Intermolecular Migratory Insertion of Unactivated Olefins into Palladium–Nitrogen Bonds. Steric and Electronic Effects on the Rate of Migratory Insertion
2011-10-05T00:00:00Z (GMT) by
We report a detailed examination of the effect of the steric and electronic properties of the ancillary ligand and the alkene reactant on the rate of migratory insertion of unactivated alkenes into the palladium–nitrogen bond of isolated palladium amido complexes. A series of THF-bound and THF-free amidopalladium complexes ligated by cyclometalated benzylphosphine ligands possessing varied steric and electronic properties were synthesized.
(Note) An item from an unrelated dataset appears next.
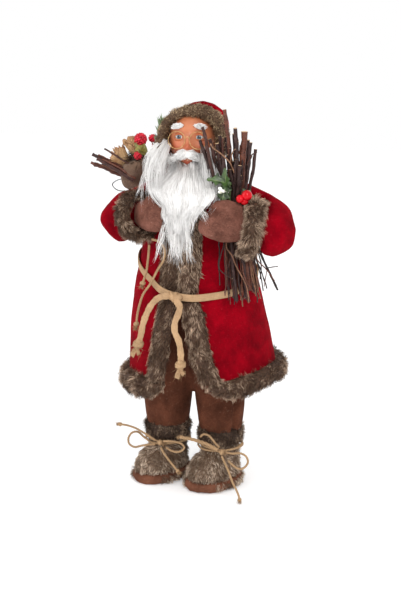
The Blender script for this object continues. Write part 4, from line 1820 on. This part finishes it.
spine = smooth_route([(-68, 26, 382), (-53, 14, 411), (-47, 12, 434)], 0.0015)
spine_side, spine_up = carried(spine)
rng = np.random.default_rng(185)
needles = [tube(spine, 6, 0.001 * np.linspace(1.3, 0.5, len(spine)))]
for k in range(3, len(spine) - 1):
    for j in range(3):
        way = spine[min(k + 3, len(spine) - 1)] - spine[k - 3]
        turned = k * 2.4 + j * 2.1
        out_way = math.cos(turned) * spine_side[k] + math.sin(turned) * spine_up[k]
        grown = unit(unit(way) * 1.6 + out_way + 0.15 * rng.normal(size=3))
        tip = spine[k] + grown * rng.uniform(0.009, 0.0125)
        blade = np.array([spine[k], (spine[k] + tip) / 2, tip])
        needles.append(tube(blade, 4, [0.0009, 0.0009, 0.0001]))
pine = new_piece("pine_sprig_needles", *gathered(*needles))
dressed(pine, pine_green, "leaf", "pine_sprig")

# Florist's wire: an end left standing out of the sack in a loop
WIRE_ROUTE = [
    (-86, 24, 363), (-97, 24, 362), (-110, 24, 360), (-117.5, 24, 354), (-112, 24, 348),
    (-98, 24, 347), (-84, 26, 350),
]
grey_wire = speckled("grey wire", 0.4, {"Metallic": 0.85}, 240.0, 3.0, (0.35, (92, 92, 92)),
                     (0.7, (150, 152, 154)))
wire_loop = new_piece("sack_wire_loop", *tube(smooth_route(WIRE_ROUTE, 0.001), 8, 0.0007))
dressed(wire_loop, grey_wire, "grey_wire", "sack_wire")


# The bundle of twigs held in the crook of the left arm: fourteen cut sticks, with finer brushwood
# between them that fans out below the mitten.
BUNDLE = np.array([[252, 74, -55, 18, 10], [335, 60, -46, 12, 9], [430, 55, -50, 30, 12]])
TWIGS = (
    (-0.85, -0.5, 438, 262, 1.9), (-0.09, 0.2, 457, 255, 2.1), (0.33, -0.35, 438, 250, 2.4),
    (0.61, 0.1, 434, 258, 3.4), (0.95, -0.25, 423, 256, 1.8), (1.1, 0.3, 415, 262, 1.9),
    (-0.78, 0.25, 424, 270, 1.9), (-0.45, -0.1, 420, 248, 2.2), (-0.42, 0.65, 428, 264, 2.0),
    (-0.2, -0.65, 408, 246, 2.1), (0.12, 0.8, 430, 268, 2.0), (0.28, 0.3, 414, 252, 2.2),
    (0.62, -0.75, 398, 247, 2.0), (0.7, 0.75, 424, 260, 2.0),
)
FORKED = (1, 2, 4, 6, 8, 11)


def in_bundle(across, deep, z):
    """A place in the bundle at a height, in millimetres."""
    x, y, wide, thick = (np.interp(z, BUNDLE[:, 0], BUNDLE[:, column]) for column in range(1, 5))
    if z > 430:
        lean = (z - 430) / 95
        x, y, wide, thick = x - 5 * lean, y - 4 * lean, wide + 18 * lean, thick + 3 * lean
    return (x + across * wide, y + deep * thick, z)


rng = np.random.default_rng(200)
sticks = []
for number, (across, deep, top, bottom, radius) in enumerate(TWIGS):
    heights = [top, top - 40, 362, 335, 305, 280, bottom]
    route = [in_bundle(across, deep, z) for z in heights]
    tone = 0.62 if radius > 3 else 0.3 + 0.3 * rng.random()
    sticks.append(stick(route, radius, 210 + number, tone, 0.9, 1.0, 9 if radius > 2.2 else 7))
    if number in FORKED:
        joint = np.array(in_bundle(across, deep, top - 22))
        way = np.array([4.0 * (-1) ** number, -1.5, 7.5])
        sticks.append(stick([joint, joint + way], radius * 0.5, 240 + number, tone, 0.7, 0.4, 6, 0.002))
for number in range(42):
    across, deep = rng.uniform(-0.95, 0.7), rng.uniform(-0.6, 1.1)
    top = rng.uniform(378, 432)
    lean = rng.normal(0, 0.18)
    route = [in_bundle(across + lean, deep, top), in_bundle(across + 0.5 * lean, deep, (top + 340) / 2),
             in_bundle(across, deep, 340)]
    radius, tone = rng.uniform(0.8, 1.7), rng.uniform(0.15, 0.5)
    sticks.append(stick(route, radius, 260 + number, tone, 1.2, 1.3, 6))
for number in range(60):
    across, deep = rng.uniform(-1.25, 1.25), rng.uniform(-1.0, 1.0)
    bottom = rng.uniform(238, 282)
    drift = rng.normal(0, 0.3)
    route = [in_bundle(across, deep, 338), in_bundle(across, deep, 312),
             in_bundle(across + 0.5 * drift, deep, (312 + bottom) / 2),
             in_bundle(across + drift, deep, bottom)]
    radius, tone = rng.uniform(0.6, 1.2), rng.choice([0.2, 0.35, 0.62, 0.85])
    sticks.append(stick(route, radius, 300 + number, tone, 0.75, 1.4, 5))
SHOOTS = (
    (((85, -48, 318), (96, -50, 297), (114.6, -50, 260)), 1.35, 0.15),
    (((100.5, -50, 284), (115.3, -52, 288)), 0.6, 0.3),
    (((88, -50, 305), (91, -52, 294), (101, -52, 283.5), (111.5, -52, 270.7)), 0.7, 0.7),
    (((86, -48, 306), (90.4, -48, 287.5), (95.7, -48, 267.6), (97.2, -48, 257)), 0.85, 0.25),
    (((88, -46, 308), (94, -46, 286), (93, -46, 270)), 0.8, 0.2),
    (((102.4, -53, 281.6), (100, -53, 263.6)), 0.6, 0.5),
    (((57, -54, 322), (54.3, -60, 309), (50.9, -66, 284), (60, -69, 278), (68, -70, 273.9)), 0.7, 0.45),
    (((66, -56, 312), (64.4, -64, 296), (60.8, -66, 283.4)), 0.6, 0.5),
    (((58, -55, 318), (58.5, -62, 307), (65.8, -64, 298), (72, -66, 284), (83.5, -66, 265),
      (86, -66, 246.6)), 0.75, 0.85),
    (((76, -60, 290), (81.6, -64, 272), (96.6, -62, 251.6)), 0.7, 0.75),
    (((38, -58, 420), (41, -60, 416.5), (60, -56, 400.8), (68, -52, 374)), 0.9, 0.9),
    (((60, -56, 400.8), (63, -58, 412), (67, -60, 416)), 0.6, 0.8),
    (((78, -52, 398), (84, -54, 410), (90, -54, 413)), 0.6, 0.4),
)
for number, (route, radius, tone) in enumerate(SHOOTS):
    sticks.append(stick(route, radius, 350 + number, tone, 0.85, 0.5, 6, 0.003))
dressed(stranded("twig_bundle_sticks", *sticks), bark, "bark", "twig_bundle")


# The holly tucked into the hand: four spiny leaves on a stalk, three white pips and three glossy
# red berries.
blades = [
    leaf((63, -60, 377), (38, -71, 383), 8.5, (0.1, -0.75, 0.6), 3, 0.45, 2.0),
    leaf((60, -60, 366), (57, -64, 396), 8.5, (-0.3, -0.95, 0.1), 3, 0.35, 2.5),
    leaf((75, -58, 373), (89, -56, 356), 6.0, (0.3, -0.9, 0.3), 3, 0.4, 2.0),
    leaf((57, -61, 380), (55, -71, 355), 8.0, (0.3, -0.9, -0.2), 3, 0.4, 2.0),
    tube(smooth_route([(61, -59.5, 350), (61, -60, 364), (61, -61, 378)], 0.002), 7, 0.0014),
]
holly = new_piece("holly_leaves", *gathered(*blades))
tidy_mesh(holly, 0.000001)
dressed(holly, holly_green, "leaf", "holly_sprig")


def bead(centre, size, long=1.0, way=(0, 0, 1), sides=20, rings=12):
    """A round or pear-shaped bead as one skin, in millimetres."""
    way = unit(np.array(way, dtype=float))
    steps = np.linspace(-1, 1, 2 * rings + 1)
    line = in_figure(np.array(centre) + way * (steps * size * long)[:, None])
    side = np.tile(unit(np.cross(way, [0.2, 0.9, 0.3])), (len(line), 1))
    radii = np.maximum(size * np.sqrt(np.maximum(1 - steps**2, 0)), 0.02 * size) / 1000
    up = np.tile(np.cross(way, side[0]), (len(line), 1))
    return sweep(line, side, up, round_section(len(line), sides, radii))


pip_white = speckled("white pip", 0.3, {"Coat Weight": 0.3, "Coat Roughness": 0.15}, 260.0, 2.0,
                     (0.3, (206, 208, 186)), (0.6, (246, 247, 242)))
gloss = {"Coat Weight": 0.3, "Coat Roughness": 0.05, "Specular Tint": (1, 0.1, 0.1, 1)}
berry_red = speckled("berry red", 0.2, gloss, 120.0, 2.0, (0.35, (168, 2, 14)), (0.7, (206, 6, 26)))


def thread(start, end, radius):
    """A fine straight stalk, in millimetres."""
    line = smooth_route([start, (np.array(start) + end) / 2, end], 0.002)
    return tube(line, 6, radius / 1000)


pips = []
for centre in ((54, -72, 374), (57.5, -72.5, 371.5), (54, -72, 370.2)):
    way = unit(np.array(centre) - np.array([61, -60, 368.0]))
    pips.append(bead(centre, 2.0, 1.35, way))
    pips.append(thread((61, -60, 368), np.array(centre) - way * 2, 0.5))
dressed(new_piece("white_pips_beads", *gathered(*pips)), pip_white, "white_pip", "white_pips")
berries = []
for centre, size in (((84, -70, 368), 5.8), ((77, -72, 364), 4.6), ((81, -69, 361.5), 4.4)):
    berries.append(bead(centre, size, 1.0, (0.3, -0.5, 0.8), 36, 14))
    berries.append(thread((76, -62, 356), centre, 0.6))
dressed(new_piece("holly_berries_beads", *gathered(*berries)), berry_red, "red_gloss", "holly_berries")


# Studio: a plain pale floor, a pale room and soft lights.
bpy.ops.mesh.primitive_plane_add(size=6, location=(0, 0, -0.0005))
floor = bpy.context.object
floor_finish, tree, shader = finish_of("pale floor", 0.8, {"Emission Strength": 0.16})
shader.inputs["Base Color"].default_value = (0.93, 0.93, 0.93, 1)
shader.inputs["Emission Color"].default_value = (1, 1, 1, 1)
floor.data.materials.append(floor_finish)
for place, power, size in (((0.9, -1.5, 1.5), 22, 0.9), ((-1.3, -1.0, 0.9), 8, 1.2)):
    bpy.ops.object.light_add(type="AREA", location=place)
    lamp = bpy.context.object
    lamp.data.energy = power
    lamp.data.size = size
    lamp.rotation_euler = (Vector(place) - LOOK_AT).to_track_quat("Z", "Y").to_euler()
world = bpy.data.worlds.new("studio")
bpy.context.scene.world = world
world.use_nodes = True
world.node_tree.nodes["Background"].inputs[0].default_value = (1, 1, 1, 1)
world.node_tree.nodes["Background"].inputs[1].default_value = 1.0
bpy.context.scene.view_settings.view_transform = "Standard"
The THF-free complexes react with ethylene at −50 °C to form olefin-amido complexes that were observed directly and that undergo migratory insertion, followed by β-hydride elimination to generate enamine products. The effect of the steric properties of the ancillary ligand on the binding of the alkene and the rate of migratory insertion were evaluated individually. The relative binding affinity of ethylene vs THF is larger for the less sterically hindered complex than for the more hindered complex, but the less hindered complex undergoes the insertion of ethylene more slowly than does the more hindered complex. These two changes in relative equilibrium and rate constants cause the rates of reaction of ethylene with the two THF-ligated species having different steric properties to be similar to each other. Reactions of the complexes containing electronically varied ancillary ligands showed that the more electron-poor complexes underwent the migratory insertion step faster than the more electron-rich complexes. Reactions of a THF-ligated palladium-amide with substituted vinylarenes showed that electron-poor vinylarenes reacted with the amido complex slightly faster than electron-rich vinylarenes. Separation of the energetics of binding and insertion indicate that the complex of an electron-rich vinylarene is more stable in this system than the complex of a more electron-poor vinylarene but that the insertion step of the bound, electron-rich vinylarene is slower than the insertion step with the bound, electron-poor vinylarene.